B1099
Title: The linear additive tree
Authors: Stathis Gennatas - University of California, San Francisco (United States) [presenting]
Jerome Friedman - Stanford University (United States)
Eric Eaton - University of Pennsylvania (United States)
Charles Simone II - New York Proton (United States)
Lyle Ungar - University of Pennsylvania (United States)
Lei Xing - Stanford University (United States)

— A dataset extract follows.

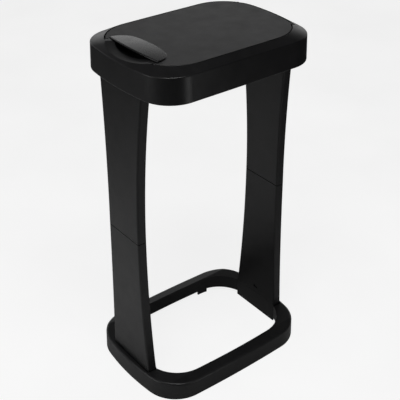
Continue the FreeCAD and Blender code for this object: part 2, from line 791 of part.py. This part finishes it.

Gilmer Valdes - UCSF (United States)
Abstract: The Linear Additive Tree (LINAD) is a novel algorithm that builds highly accurate and interpretable decision trees with linear models in the terminal nodes. An extension of the Additive Tree, LINAD capitalizes on the complementary strengths of decision trees and linear models with the additive training of gradient boosting and can be considered a generalization of these three algorithms. A single LINAD is fully interpretable and rivals the performance of ensemble techniques, while an ensemble of LINADs can match or surpass current ensembles based on traditional decision trees. The algorithm's performance is demonstrated using a collection of 72 real and synthetic publicly available datasets. Across the 72 benchmarks, LINAD ranked ahead of random forest and just behind gradient boosting. At the same time, LINAD ensembles without any tuning matched the performance of gradient boosting while using many fewer trees. Following these successful benchmarks, LINAD will be applied on magnetic resonance scans from a large cohort of children (>10k). High-dimensional neuroimaging data will be used to derive patterns of white and grey matter structure that predict neurocognitive performance. LINAD offers both accuracy and interpretability to foster discovery in basic research and provide trustworthiness in critical applications like clinical predictive modeling.